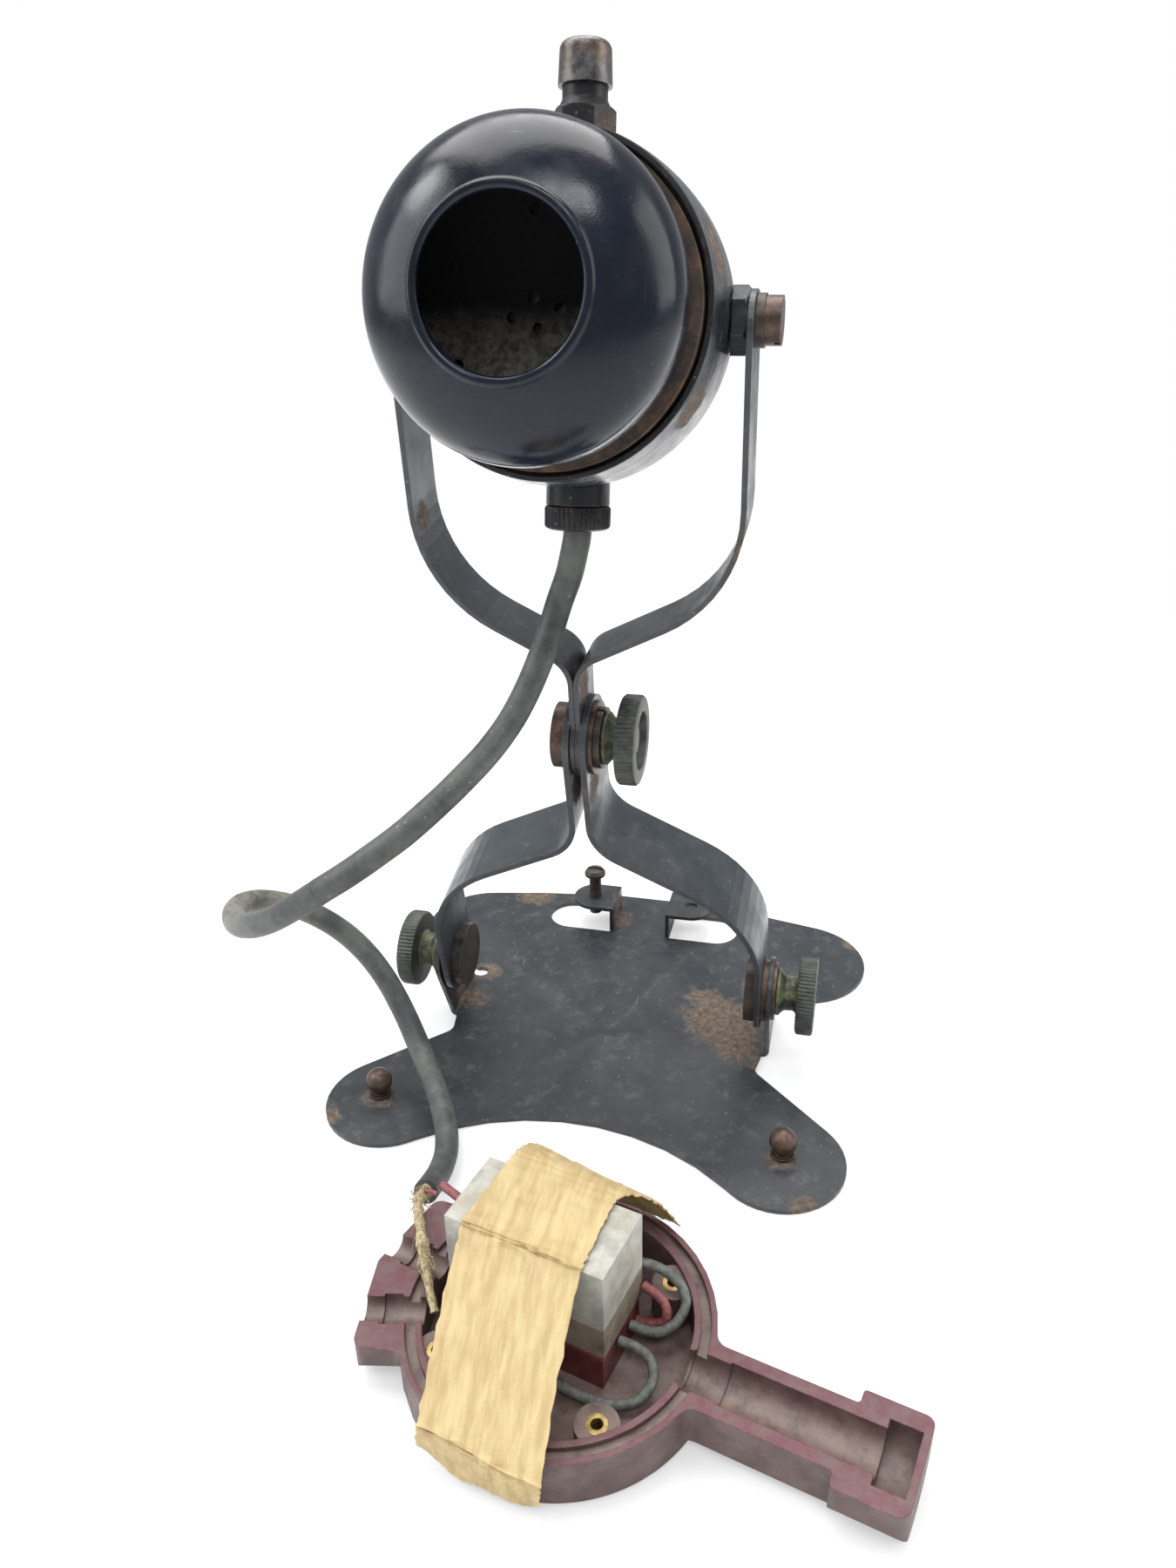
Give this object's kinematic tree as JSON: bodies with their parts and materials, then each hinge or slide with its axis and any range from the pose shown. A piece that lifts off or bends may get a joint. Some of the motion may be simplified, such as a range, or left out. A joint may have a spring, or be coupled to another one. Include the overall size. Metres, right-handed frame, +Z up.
{
  "type": "breast microphone on a folding strap stand",
  "caption": "Ball-shaped carbon transmitter with a round mouth and push button, tilting in a folding strap stand on a pressed plate, its lead run to an open case half.",
  "frame": {"origin": "on the table, under the middle of the stand's hinge line, in the plane the breast plate rests on", "axes": "+X along the hinge line towards the side of the middle clamp's nut, +Y to the back, away from the mouth, +Z up"},
  "size_m": [0.1811, 0.2181, 0.2503],
  "materials": {
    "black_enamel": "worn gloss black enamel on pressed steel, blue sheen",
    "strap_enamel": "satin black enamel, rubbed brown at the edges, rust spots",
    "blackened_steel": "blackened steel, brown with age",
    "copper_brown": "browned copper and brass washers",
    "rusty_steel": "rusted bare edge",
    "bright_brass": "aged brass",
    "spring_steel": "spring steel",
    "fibre_face": "grey-brown dusty capsule face",
    "carbon": "pressed carbon",
    "brown_moulding": "brown moulded insulator",
    "case_moulding": "dark maroon moulding, worn satin",
    "cradle_red": "dark red block",
    "can_metal": "dull grey can",
    "paper_roll": "waxed paper roll",
    "masking_tape": "crinkled tan masking tape",
    "rubber": "matt black-green rubber, dusty",
    "red_insulation": "faded red insulation",
    "grey_insulation": "faded grey-green insulation",
    "frayed_braid": "frayed yellow-beige braid"
  },
  "bodies": {
    "base": {"breast_plate": "strap_enamel", "strap_studs": "blackened_steel", "tab_screw": "blackened_steel", "hinge_bolt_left": "blackened_steel", "hinge_bolt_right": "blackened_steel", "hinge_washers": "copper_brown", "case_half": "case_moulding", "case_inserts": "bright_brass", "can_base": "can_metal", "can_lid": "can_metal", "condenser_roll": "paper_roll", "cradle": "cradle_red", "tape_band": "masking_tape", "red_wire": "red_insulation", "green_wire": "grey_insulation", "grey_wire": "grey_insulation", "line_wire": "red_insulation", "braided_core": "frayed_braid", "lead_lower": "rubber"},
    "lower_fork": {"lower_arm_left": "strap_enamel", "lower_arm_right": "strap_enamel"},
    "upper_fork": {"upper_arm_left": "strap_enamel", "upper_arm_right": "strap_enamel", "clamp_bolt": "copper_brown", "clamp_washer": "copper_brown", "clamp_spring_washer": "blackened_steel", "lead_middle": "rubber"},
    "head": {"rear_shell": "black_enamel", "seam_ring": "rusty_steel", "front_hood": "black_enamel", "capsule_case": "bright_brass", "capsule_face": "fibre_face", "diaphragm": "can_metal", "carbon_chamber": "carbon", "terminal_block": "brown_moulding", "terminal_screws": "bright_brass", "capsule_spring": "spring_steel", "pivot_boss_left": "blackened_steel", "pivot_boss_right": "blackened_steel", "pivot_screws": "copper_brown", "pivot_washers": "blackened_steel", "button_bush": "black_enamel", "switch_block": "brown_moulding", "switch_blades": "bright_brass", "button_spring": "spring_steel", "cable_gland": "black_enamel", "gland_nut": "black_enamel", "inner_wires": "red_insulation", "lead_upper": "rubber"},
    "button": {"top_button": "copper_brown"},
    "left_nut": {"thumb_nut_left": "blackened_steel"},
    "right_nut": {"thumb_nut_right": "blackened_steel"},
    "middle_nut": {"thumb_nut_middle": "blackened_steel"}
  },
  "joints": [
    {"name": "lower_hinge", "type": "hinge", "parent": "base", "child": "lower_fork", "pos_m": [0, 0.001, 0.023], "axis": [1, 0, 0], "range_deg": [-60, 20], "deforming": ["lead_lower"]},
    {"name": "middle_hinge", "type": "hinge", "parent": "lower_fork", "child": "upper_fork", "pos_m": [0, -0.01812, 0.10582], "axis": [1, 0, 0], "range_deg": [-50, 60], "deforming": ["lead_middle"]},
    {"name": "head_tilt", "type": "hinge", "parent": "upper_fork", "child": "head", "pos_m": [0.0017, -0.02712, 0.201], "axis": [1, 0, 0], "range_deg": [-40, 40], "deforming": ["lead_upper"]},
    {"name": "button_press", "type": "slide", "parent": "head", "child": "button", "axis": [0, -0.1719, -0.9851], "range_m": [0, 0.002], "stiffness_N_per_m": 700, "springref_m": -0.001, "deforming": ["button_spring"]},
    {"name": "left_nut_turn", "type": "hinge", "parent": "base", "child": "left_nut", "pos_m": [-0.055, 0.001, 0.023], "axis": [1, 0, 0], "continuous": true},
    {"name": "right_nut_turn", "type": "hinge", "parent": "base", "child": "right_nut", "pos_m": [0.055, 0.001, 0.023], "axis": [1, 0, 0], "continuous": true},
    {"name": "middle_nut_turn", "type": "hinge", "parent": "upper_fork", "child": "middle_nut", "pos_m": [0.011, -0.01812, 0.10582], "axis": [1, 0, 0], "continuous": true}
  ]
}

________

**Prompt:** Give only the number of lines in the data that hold the word "with".

**Completed task:** 3